Caroling was a way for children to celebrate the holiday. They would go door to door, singing their songs and would get little gifts or treats. This was a way to show the food and prosperity that was received by the Mother Goddess.

Contribute to a Charity of Your Choice

Spread the joy and abundance to others who need it during this time.

Decorating The Yule Tree

Best to be done with a live tree (can be done outside, if you can not have a live tree). The Yule tree symbolizes manifestations of things you wish for the coming year. For some, the Yule tree is brought inside to present a warm and festive place for tree elementals as well as to attract Faery Folk to participate in rituals.

Popcorn and cranberry garlands (best used on outdoor trees) are used to feed the birds and animals. Fruits to attract a successful harvest in the coming year. Coins for wealth. Love charms for happiness. Decorate pinecones with glue and glitter to attract Faeries. Little bell will call on spirits and Faeries. Ornaments to represent the Gods/Goddesses that you want to pay tribute to in your life. Candles (best to use electric lights) are used to encourage the return of the sun.

You would then consecrate the tree by spritzing it with salted water. Use incense smoke (bayberry, pine, spruce, cedar or cinnamon) through the branches and walk around the tree with a candle Saying: "By fire, water, air and earth, I consecrate this tree of rebirth."

Elves

The spirits that created the sun inhabited the land of the Elves. Elves were incorporated into Yule to call on their help to coerce the return of the sun.

Gift Giving

This would traditionally be something that is nature based. A wreath, natural candle, crystals, seeds, etc.

Give back to Nature

Spend time out in nature. Feed the animals or just scatter some seed for them. Start a tree seedling in your home to plant during Beltane.

Gingerbread

During these times there was a shortage of ginger, which meant that gingerbread was only allowed to be made for holidays. 

Holly and Garland

Holly is placed around entrances and windows of your house in order to capture evil spirits in its prickliness before they enter the home. It is symbolic of the Holly King and represents hope and potency. It is also hung around other areas of the home to represent life and renewal.

Mistletoe

A representation of the fertility of the Mother Goddess and the seed of the Forest God. Druids would harvest from sacred Oak trees with Golden scythes. However, if the branches touched the ground, the Earth would absorb its magic, so maidens would stand under the tree to catch them. They were then hung over doorways to ward off evil and invite vitality, as well as worn as amulets or hung over headboards to bring fertility.

Prosperity Spell

You will need candles - one red, green, gold or white candle. Other things you could use, but are not necessary are - green, red or gold glitter. And cinnamon, cedarwood, pine, myrrh or frankincense oil.

What to do:

1 - Call on the energy you require help from: spirit guides, deities, the universe, the god and or goddess.

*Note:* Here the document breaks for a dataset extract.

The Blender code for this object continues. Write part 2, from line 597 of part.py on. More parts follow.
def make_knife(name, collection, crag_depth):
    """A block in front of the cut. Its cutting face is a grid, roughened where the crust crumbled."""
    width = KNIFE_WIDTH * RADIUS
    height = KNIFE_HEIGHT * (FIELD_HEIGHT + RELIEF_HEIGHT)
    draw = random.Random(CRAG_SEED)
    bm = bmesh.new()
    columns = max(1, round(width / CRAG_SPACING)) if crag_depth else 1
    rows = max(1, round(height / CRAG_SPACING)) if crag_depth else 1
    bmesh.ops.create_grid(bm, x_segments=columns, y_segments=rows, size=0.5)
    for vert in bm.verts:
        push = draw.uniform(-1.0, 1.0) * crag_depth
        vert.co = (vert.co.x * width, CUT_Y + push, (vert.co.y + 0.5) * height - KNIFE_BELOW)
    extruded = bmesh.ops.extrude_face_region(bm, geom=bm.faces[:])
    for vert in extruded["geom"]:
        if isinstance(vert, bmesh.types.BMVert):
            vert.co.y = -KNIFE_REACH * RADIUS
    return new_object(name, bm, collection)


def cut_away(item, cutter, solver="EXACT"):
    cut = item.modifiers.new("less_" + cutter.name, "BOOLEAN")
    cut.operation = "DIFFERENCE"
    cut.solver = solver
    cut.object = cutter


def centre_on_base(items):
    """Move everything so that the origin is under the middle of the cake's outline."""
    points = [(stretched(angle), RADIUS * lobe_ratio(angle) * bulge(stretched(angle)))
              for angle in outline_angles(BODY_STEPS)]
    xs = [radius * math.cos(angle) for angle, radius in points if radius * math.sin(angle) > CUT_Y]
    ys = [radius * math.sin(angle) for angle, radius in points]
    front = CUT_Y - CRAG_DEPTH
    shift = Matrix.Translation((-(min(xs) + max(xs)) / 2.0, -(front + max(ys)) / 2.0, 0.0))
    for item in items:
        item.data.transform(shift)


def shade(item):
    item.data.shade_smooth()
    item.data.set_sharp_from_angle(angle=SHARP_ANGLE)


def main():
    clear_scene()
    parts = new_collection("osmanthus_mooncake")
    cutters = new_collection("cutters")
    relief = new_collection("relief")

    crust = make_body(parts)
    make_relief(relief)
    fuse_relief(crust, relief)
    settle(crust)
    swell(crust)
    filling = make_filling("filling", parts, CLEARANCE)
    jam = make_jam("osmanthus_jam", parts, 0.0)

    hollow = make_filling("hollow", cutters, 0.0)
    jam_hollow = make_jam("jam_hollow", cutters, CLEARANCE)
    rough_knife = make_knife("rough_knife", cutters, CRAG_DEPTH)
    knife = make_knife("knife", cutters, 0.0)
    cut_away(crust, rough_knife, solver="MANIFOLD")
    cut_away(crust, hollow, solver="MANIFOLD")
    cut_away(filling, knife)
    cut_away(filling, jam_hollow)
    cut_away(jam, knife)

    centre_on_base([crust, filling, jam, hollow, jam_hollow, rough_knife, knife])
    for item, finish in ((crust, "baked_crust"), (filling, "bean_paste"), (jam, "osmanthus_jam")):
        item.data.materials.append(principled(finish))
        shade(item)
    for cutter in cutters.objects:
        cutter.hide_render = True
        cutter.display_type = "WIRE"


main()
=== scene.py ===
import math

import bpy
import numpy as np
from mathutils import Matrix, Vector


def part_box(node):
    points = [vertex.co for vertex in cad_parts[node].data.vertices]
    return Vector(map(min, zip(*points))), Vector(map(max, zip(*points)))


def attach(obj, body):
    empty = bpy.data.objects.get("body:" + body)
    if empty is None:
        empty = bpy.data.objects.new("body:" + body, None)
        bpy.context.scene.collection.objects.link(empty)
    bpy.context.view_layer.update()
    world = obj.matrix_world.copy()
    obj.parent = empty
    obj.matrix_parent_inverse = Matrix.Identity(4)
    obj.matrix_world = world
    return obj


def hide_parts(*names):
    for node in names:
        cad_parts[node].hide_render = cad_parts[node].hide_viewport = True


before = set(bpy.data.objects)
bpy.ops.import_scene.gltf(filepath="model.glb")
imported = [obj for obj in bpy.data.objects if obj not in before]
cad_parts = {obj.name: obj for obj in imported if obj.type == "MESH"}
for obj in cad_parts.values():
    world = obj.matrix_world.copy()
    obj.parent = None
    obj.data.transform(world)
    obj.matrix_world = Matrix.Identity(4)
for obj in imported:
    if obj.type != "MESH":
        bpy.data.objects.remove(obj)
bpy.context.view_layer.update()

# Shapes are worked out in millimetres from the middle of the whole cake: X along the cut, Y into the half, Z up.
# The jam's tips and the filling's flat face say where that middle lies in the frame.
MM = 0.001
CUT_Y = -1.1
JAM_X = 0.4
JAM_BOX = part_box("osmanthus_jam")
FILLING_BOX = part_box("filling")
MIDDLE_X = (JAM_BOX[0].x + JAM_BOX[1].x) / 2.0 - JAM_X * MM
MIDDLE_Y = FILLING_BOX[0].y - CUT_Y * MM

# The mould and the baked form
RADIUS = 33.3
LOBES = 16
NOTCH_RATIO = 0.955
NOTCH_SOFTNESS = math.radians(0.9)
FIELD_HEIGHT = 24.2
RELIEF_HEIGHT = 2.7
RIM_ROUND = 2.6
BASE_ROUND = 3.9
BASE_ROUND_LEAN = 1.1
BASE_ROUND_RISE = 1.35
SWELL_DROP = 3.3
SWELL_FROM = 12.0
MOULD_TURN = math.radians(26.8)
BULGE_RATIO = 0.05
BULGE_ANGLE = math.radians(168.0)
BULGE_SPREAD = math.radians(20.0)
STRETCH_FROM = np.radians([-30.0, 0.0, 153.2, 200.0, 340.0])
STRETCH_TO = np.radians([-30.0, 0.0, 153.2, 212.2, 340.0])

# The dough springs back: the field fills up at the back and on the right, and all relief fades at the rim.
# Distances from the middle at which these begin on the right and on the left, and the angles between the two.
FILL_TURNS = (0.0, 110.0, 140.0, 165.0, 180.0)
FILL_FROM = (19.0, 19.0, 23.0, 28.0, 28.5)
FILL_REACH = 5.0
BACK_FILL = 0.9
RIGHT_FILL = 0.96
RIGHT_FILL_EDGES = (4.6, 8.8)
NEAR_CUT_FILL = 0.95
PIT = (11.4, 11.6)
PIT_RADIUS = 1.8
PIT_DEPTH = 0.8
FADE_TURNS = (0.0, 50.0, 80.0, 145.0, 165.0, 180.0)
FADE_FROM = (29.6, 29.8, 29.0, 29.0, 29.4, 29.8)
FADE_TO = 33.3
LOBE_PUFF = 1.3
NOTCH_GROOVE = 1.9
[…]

2 - If you have glitter or oil, take your candle and anoint it with the oil and cover in glitter. Light your candle and say:

"As I sit in reflection on winter's longest night,
I welcome with my candles the return of the light.
Into the new year, rebirth and renewed,
prosperity and love will lead me through."

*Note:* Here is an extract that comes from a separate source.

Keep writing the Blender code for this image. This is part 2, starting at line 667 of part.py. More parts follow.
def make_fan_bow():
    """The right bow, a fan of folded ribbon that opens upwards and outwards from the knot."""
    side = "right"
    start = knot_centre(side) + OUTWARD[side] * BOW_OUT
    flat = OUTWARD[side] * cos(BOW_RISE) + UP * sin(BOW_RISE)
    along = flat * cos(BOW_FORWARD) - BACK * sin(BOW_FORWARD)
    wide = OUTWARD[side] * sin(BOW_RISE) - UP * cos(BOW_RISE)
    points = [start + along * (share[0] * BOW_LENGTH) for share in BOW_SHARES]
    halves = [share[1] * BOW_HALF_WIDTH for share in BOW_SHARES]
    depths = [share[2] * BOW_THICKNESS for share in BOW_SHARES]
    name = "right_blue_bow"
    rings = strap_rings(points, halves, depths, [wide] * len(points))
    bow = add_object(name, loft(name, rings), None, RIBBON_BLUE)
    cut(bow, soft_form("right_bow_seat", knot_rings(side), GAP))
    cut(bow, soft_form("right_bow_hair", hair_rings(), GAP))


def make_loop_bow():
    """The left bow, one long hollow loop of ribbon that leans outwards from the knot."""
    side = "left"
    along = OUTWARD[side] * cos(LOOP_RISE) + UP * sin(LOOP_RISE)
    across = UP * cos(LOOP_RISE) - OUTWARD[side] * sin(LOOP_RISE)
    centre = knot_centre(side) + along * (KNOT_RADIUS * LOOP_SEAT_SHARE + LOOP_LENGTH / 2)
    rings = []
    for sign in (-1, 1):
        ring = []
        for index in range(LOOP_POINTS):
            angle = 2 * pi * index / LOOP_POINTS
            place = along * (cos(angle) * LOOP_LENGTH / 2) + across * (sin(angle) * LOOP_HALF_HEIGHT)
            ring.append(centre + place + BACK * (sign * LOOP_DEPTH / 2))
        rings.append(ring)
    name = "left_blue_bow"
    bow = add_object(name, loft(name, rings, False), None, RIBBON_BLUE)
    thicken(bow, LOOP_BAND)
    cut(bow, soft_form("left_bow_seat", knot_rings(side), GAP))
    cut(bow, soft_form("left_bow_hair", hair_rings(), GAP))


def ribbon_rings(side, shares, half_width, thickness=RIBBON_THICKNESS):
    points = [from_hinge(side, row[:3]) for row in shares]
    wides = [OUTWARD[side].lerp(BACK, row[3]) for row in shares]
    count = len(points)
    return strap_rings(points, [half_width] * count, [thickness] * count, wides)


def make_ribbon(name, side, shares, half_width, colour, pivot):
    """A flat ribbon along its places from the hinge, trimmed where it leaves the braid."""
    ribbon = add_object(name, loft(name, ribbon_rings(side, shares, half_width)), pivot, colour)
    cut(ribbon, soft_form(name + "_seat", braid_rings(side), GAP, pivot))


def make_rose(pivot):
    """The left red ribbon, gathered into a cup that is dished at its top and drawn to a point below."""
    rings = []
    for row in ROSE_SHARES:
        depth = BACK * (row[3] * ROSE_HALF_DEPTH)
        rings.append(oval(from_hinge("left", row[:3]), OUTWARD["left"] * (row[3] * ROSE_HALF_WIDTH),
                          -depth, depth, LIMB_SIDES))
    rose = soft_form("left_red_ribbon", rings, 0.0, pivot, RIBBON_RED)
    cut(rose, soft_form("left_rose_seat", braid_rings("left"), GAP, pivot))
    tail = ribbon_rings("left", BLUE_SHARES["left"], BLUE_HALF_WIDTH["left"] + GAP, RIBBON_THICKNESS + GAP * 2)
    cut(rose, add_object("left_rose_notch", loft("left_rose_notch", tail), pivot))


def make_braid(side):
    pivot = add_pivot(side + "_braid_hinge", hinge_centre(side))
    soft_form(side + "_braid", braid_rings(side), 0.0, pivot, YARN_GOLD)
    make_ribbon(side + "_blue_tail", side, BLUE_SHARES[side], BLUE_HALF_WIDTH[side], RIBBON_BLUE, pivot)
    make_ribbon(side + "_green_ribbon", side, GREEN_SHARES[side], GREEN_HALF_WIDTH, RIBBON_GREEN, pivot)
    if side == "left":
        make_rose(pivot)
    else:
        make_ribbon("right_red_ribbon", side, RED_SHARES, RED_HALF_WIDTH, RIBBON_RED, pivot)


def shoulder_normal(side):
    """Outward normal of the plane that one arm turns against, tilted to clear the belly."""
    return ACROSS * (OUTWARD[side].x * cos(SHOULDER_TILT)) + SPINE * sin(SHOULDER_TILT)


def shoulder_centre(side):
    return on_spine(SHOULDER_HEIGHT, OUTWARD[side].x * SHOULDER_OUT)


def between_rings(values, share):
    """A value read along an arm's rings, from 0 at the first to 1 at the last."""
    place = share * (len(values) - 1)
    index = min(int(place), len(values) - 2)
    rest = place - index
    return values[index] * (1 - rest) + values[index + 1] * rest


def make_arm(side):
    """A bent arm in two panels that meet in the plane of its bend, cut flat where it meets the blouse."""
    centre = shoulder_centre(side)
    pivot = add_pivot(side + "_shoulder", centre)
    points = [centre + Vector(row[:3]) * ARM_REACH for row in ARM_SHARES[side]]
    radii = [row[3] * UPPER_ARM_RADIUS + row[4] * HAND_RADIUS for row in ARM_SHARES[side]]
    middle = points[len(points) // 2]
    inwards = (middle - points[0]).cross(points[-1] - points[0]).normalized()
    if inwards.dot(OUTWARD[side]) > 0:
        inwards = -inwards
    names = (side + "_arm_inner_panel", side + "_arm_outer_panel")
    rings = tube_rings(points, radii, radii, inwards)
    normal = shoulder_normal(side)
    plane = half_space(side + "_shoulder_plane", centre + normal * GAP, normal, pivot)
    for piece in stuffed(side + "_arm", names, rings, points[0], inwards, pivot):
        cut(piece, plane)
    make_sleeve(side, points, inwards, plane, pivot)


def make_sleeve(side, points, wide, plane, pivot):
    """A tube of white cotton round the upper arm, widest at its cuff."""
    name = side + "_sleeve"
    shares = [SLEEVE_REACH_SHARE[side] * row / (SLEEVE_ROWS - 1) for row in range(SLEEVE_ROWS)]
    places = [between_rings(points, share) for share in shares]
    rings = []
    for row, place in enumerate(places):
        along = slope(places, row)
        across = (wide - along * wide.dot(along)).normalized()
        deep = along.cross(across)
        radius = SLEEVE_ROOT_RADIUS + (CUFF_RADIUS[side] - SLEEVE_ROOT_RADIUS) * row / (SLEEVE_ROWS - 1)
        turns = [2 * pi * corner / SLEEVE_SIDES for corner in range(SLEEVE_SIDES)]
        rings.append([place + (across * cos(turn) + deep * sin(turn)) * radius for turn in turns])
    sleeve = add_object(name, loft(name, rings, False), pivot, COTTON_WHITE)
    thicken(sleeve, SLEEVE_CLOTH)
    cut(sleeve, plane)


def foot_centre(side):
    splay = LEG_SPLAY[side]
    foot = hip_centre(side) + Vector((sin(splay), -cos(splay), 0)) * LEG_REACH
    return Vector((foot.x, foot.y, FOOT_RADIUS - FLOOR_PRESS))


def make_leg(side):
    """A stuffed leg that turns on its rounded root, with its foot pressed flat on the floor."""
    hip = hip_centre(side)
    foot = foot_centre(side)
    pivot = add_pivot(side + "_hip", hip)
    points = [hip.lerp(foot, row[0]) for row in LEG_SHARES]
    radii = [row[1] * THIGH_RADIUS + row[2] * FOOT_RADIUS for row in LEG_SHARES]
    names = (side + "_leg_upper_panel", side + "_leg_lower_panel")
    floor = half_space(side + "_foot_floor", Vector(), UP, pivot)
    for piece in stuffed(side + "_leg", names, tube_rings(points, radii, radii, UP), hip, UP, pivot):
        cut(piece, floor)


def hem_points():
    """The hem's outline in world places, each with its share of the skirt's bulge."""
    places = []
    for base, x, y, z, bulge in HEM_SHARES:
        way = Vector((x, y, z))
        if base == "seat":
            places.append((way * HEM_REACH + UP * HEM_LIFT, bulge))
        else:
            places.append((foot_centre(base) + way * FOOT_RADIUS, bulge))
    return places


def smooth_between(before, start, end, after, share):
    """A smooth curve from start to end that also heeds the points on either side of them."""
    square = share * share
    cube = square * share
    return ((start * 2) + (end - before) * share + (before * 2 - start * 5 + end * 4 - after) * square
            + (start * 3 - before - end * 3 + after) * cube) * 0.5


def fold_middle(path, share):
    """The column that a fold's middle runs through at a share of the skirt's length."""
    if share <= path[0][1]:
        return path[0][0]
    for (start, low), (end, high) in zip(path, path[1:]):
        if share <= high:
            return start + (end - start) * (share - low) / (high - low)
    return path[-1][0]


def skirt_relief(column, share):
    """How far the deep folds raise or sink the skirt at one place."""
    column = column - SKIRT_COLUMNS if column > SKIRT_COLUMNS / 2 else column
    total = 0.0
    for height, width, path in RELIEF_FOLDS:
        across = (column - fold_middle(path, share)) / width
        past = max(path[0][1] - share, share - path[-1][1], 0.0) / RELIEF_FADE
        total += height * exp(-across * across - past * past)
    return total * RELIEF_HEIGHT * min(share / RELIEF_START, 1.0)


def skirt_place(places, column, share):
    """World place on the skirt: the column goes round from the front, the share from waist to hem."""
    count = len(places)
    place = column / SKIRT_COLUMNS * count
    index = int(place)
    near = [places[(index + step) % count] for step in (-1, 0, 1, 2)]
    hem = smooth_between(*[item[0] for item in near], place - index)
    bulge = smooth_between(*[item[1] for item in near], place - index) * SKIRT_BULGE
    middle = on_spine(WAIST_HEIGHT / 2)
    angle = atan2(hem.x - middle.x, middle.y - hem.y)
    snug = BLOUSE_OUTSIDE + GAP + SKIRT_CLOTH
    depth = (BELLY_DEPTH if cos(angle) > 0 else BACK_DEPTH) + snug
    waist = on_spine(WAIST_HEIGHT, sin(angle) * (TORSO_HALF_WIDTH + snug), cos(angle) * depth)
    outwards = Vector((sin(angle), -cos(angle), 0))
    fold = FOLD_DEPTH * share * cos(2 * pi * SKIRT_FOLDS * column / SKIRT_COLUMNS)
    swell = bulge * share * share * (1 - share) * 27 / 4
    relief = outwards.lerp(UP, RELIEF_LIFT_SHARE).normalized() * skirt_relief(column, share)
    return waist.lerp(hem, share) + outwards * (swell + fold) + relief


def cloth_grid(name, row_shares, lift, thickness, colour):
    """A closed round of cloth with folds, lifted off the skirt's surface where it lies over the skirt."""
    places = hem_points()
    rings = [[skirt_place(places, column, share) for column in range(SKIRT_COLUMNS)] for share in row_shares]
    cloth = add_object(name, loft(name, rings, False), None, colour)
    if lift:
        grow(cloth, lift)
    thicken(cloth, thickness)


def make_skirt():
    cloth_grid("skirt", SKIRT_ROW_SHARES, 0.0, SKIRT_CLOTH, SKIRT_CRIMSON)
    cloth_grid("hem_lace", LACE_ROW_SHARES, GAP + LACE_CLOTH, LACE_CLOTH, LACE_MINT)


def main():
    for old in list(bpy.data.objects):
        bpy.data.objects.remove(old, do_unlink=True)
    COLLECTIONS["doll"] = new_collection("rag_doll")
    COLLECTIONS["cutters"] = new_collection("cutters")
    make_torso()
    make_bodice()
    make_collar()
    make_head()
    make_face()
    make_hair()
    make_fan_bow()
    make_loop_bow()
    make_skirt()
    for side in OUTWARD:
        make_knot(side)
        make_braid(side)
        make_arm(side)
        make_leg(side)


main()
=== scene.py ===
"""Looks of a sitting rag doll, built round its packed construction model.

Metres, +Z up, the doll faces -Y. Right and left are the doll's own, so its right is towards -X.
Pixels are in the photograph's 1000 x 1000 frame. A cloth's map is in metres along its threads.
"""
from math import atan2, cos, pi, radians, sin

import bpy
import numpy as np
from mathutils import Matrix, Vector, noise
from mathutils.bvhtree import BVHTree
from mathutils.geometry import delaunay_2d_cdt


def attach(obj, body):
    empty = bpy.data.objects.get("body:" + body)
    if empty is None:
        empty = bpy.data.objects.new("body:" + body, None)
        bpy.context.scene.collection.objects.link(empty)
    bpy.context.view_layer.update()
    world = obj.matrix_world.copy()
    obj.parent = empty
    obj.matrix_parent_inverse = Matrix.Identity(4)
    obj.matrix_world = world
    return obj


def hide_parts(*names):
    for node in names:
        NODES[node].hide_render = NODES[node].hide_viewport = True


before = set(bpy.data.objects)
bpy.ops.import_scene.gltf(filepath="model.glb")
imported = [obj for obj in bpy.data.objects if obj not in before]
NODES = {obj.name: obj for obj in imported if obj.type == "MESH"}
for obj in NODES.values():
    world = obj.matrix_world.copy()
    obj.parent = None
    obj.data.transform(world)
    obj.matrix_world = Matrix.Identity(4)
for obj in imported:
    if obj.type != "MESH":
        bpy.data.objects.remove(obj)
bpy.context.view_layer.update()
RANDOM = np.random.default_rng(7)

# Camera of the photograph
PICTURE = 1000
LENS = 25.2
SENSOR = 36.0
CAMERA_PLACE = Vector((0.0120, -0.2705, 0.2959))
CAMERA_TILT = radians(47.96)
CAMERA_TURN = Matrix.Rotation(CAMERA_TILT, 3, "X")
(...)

Now would be a good time to meditate and reflect on the past year, as well as set your intentions for the coming year. You would, in the old days, light the rest of the candles in the house and have them burn through the night. If you have a safe way to do that, then you can, but be very careful if you do!

Wreaths

Symbolize the wheel of the year and the end of another cycle. Made from evergreens and decorated with berries and pine cones. Often they were made to gift to others as a sign of goodwill and friendship.

Yule Altar

Set up your Altar for the Yule celebrations.

Candles - Ideally in a yellow or gold to represent the return of the sun.
Colours - Red, green, gold, silver, white and blues.
Nature - Pine cones, evergreens, holly.
Dieties - The Green Man, The Mother Goddess, Norse God Odin, Alcyone,                        Balder, Demeter, Frau Holle, Frigga, Holly King, Horus, La Befana,                      Mithras, Thor.
Herbs - Bayberry, blessed thistle, frankincense, holly, mistletoe, oak, pine, sage,               cedar, witch hazel, orange peel, juniper berries, allspice berries, lemon               peel, galangal, elder berries rosemary, peppermint.
Incense - Pine, cedar, bayberry, cinnamon, orange, peppermint, sandalwood
Crystals - Ruby, bloodstone, garnet, emerald, diamond, snowflake obsidian,                        black onyx, clear quartz.

Yule Log (Make Your Own!)

The Yule Log was originally to honour the God Thor. Celtics kept a continual fire to ward off evil spirits from entering the home. This meant using a large Oak tree and placing it trunk first into the hearth, but keeping a small part of it to burn in the next years fire. The longer the log burned for meant the sun would return faster to warm the Earth.

 These are some of the main things you can incorporate into your celebrations. But there are many other traditions that can be looked at as well, depending on your path.